══ Provided material ══

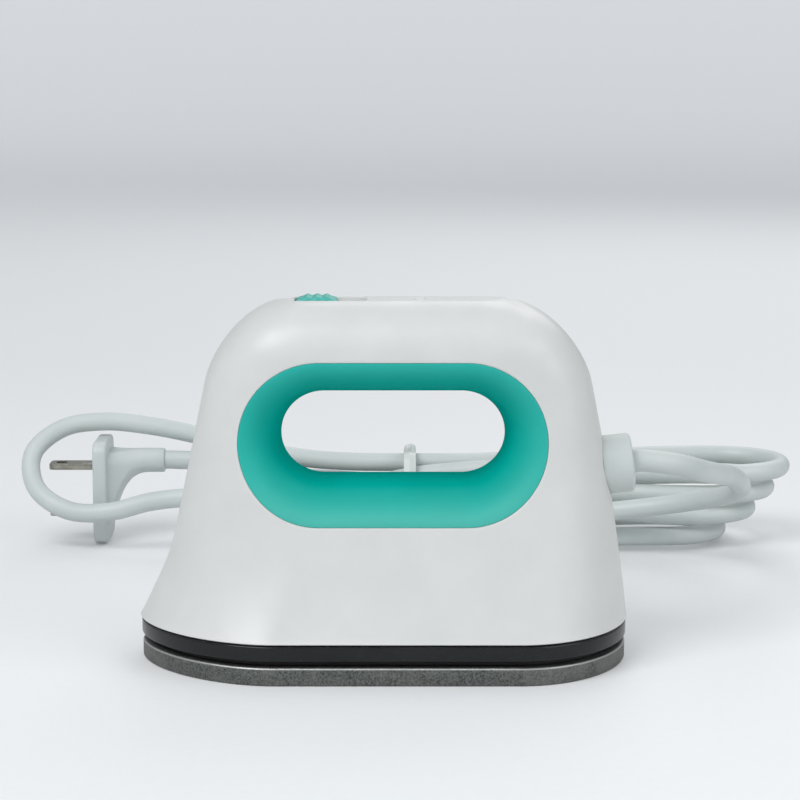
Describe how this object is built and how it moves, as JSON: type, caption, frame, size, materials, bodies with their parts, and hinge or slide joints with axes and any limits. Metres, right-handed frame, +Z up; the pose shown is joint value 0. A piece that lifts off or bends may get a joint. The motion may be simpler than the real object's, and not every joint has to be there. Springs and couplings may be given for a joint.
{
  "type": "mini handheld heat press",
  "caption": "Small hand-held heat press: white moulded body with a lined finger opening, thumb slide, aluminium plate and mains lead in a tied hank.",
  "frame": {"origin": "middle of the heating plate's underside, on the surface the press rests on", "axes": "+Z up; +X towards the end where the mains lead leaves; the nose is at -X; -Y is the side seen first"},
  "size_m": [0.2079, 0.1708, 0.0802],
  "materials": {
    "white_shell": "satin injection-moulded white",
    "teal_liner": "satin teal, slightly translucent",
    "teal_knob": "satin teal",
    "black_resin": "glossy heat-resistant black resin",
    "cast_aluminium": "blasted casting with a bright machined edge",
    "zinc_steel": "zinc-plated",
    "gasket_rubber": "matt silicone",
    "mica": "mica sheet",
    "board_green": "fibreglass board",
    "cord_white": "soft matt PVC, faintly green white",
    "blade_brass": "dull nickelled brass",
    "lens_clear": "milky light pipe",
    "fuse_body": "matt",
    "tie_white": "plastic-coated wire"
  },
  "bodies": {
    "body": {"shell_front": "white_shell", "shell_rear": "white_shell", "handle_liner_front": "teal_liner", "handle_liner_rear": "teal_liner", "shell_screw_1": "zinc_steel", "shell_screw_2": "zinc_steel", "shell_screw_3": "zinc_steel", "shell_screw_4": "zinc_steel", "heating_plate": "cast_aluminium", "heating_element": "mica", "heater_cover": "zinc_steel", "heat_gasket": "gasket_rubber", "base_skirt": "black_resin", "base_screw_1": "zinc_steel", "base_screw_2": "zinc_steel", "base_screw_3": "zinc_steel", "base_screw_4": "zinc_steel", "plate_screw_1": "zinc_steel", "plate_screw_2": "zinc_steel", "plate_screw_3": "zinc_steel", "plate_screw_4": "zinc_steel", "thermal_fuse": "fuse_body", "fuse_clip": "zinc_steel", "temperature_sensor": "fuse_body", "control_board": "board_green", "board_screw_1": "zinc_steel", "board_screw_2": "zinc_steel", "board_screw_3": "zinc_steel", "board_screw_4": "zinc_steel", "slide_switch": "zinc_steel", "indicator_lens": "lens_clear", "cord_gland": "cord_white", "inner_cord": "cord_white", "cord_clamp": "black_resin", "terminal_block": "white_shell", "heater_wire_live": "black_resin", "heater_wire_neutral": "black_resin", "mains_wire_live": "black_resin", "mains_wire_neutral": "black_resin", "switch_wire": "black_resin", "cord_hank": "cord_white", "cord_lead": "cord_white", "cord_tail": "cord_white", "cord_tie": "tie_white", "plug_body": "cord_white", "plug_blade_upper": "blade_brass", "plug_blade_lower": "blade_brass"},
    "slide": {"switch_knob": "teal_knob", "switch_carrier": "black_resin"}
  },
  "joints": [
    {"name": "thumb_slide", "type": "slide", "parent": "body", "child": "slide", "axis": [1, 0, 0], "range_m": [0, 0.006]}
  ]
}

═══

▶ _Exercise_
Using the data above, repeat every line exactly.

▶ _Worked solution_
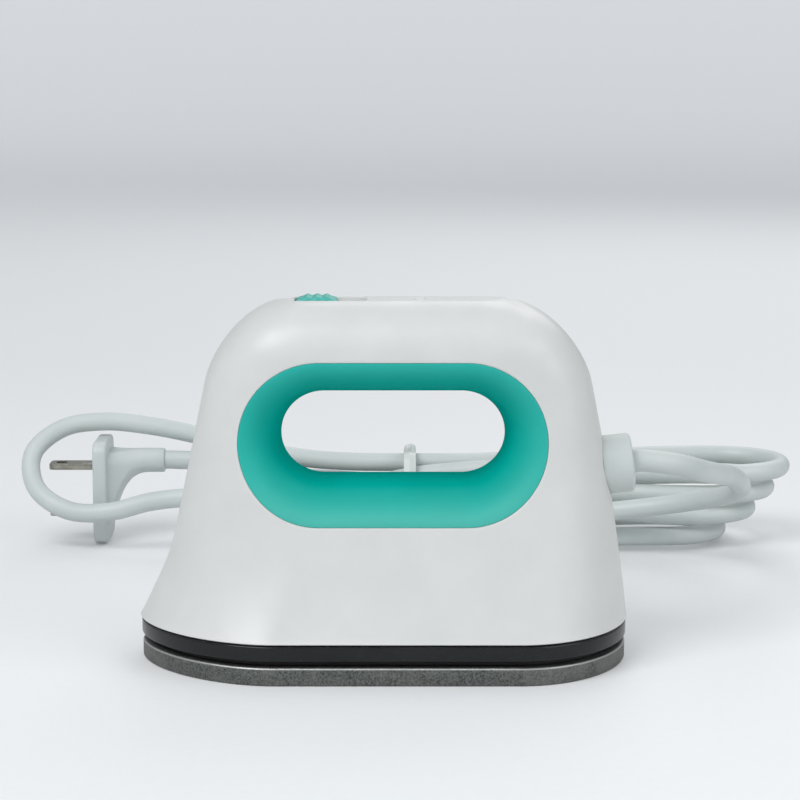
Describe how this object is built and how it moves, as JSON: type, caption, frame, size, materials, bodies with their parts, and hinge or slide joints with axes and any limits. Metres, right-handed frame, +Z up; the pose shown is joint value 0. A piece that lifts off or bends may get a joint. The motion may be simpler than the real object's, and not every joint has to be there. Springs and couplings may be given for a joint.
{
  "type": "mini handheld heat press",
  "caption": "Small hand-held heat press: white moulded body with a lined finger opening, thumb slide, aluminium plate and mains lead in a tied hank.",
  "frame": {"origin": "middle of the heating plate's underside, on the surface the press rests on", "axes": "+Z up; +X towards the end where the mains lead leaves; the nose is at -X; -Y is the side seen first"},
  "size_m": [0.2079, 0.1708, 0.0802],
  "materials": {
    "white_shell": "satin injection-moulded white",
    "teal_liner": "satin teal, slightly translucent",
    "teal_knob": "satin teal",
    "black_resin": "glossy heat-resistant black resin",
    "cast_aluminium": "blasted casting with a bright machined edge",
    "zinc_steel": "zinc-plated",
    "gasket_rubber": "matt silicone",
    "mica": "mica sheet",
    "board_green": "fibreglass board",
    "cord_white": "soft matt PVC, faintly green white",
    "blade_brass": "dull nickelled brass",
    "lens_clear": "milky light pipe",
    "fuse_body": "matt",
    "tie_white": "plastic-coated wire"
  },
  "bodies": {
    "body": {"shell_front": "white_shell", "shell_rear": "white_shell", "handle_liner_front": "teal_liner", "handle_liner_rear": "teal_liner", "shell_screw_1": "zinc_steel", "shell_screw_2": "zinc_steel", "shell_screw_3": "zinc_steel", "shell_screw_4": "zinc_steel", "heating_plate": "cast_aluminium", "heating_element": "mica", "heater_cover": "zinc_steel", "heat_gasket": "gasket_rubber", "base_skirt": "black_resin", "base_screw_1": "zinc_steel", "base_screw_2": "zinc_steel", "base_screw_3": "zinc_steel", "base_screw_4": "zinc_steel", "plate_screw_1": "zinc_steel", "plate_screw_2": "zinc_steel", "plate_screw_3": "zinc_steel", "plate_screw_4": "zinc_steel", "thermal_fuse": "fuse_body", "fuse_clip": "zinc_steel", "temperature_sensor": "fuse_body", "control_board": "board_green", "board_screw_1": "zinc_steel", "board_screw_2": "zinc_steel", "board_screw_3": "zinc_steel", "board_screw_4": "zinc_steel", "slide_switch": "zinc_steel", "indicator_lens": "lens_clear", "cord_gland": "cord_white", "inner_cord": "cord_white", "cord_clamp": "black_resin", "terminal_block": "white_shell", "heater_wire_live": "black_resin", "heater_wire_neutral": "black_resin", "mains_wire_live": "black_resin", "mains_wire_neutral": "black_resin", "switch_wire": "black_resin", "cord_hank": "cord_white", "cord_lead": "cord_white", "cord_tail": "cord_white", "cord_tie": "tie_white", "plug_body": "cord_white", "plug_blade_upper": "blade_brass", "plug_blade_lower": "blade_brass"},
    "slide": {"switch_knob": "teal_knob", "switch_carrier": "black_resin"}
  },
  "joints": [
    {"name": "thumb_slide", "type": "slide", "parent": "body", "child": "slide", "axis": [1, 0, 0], "range_m": [0, 0.006]}
  ]
}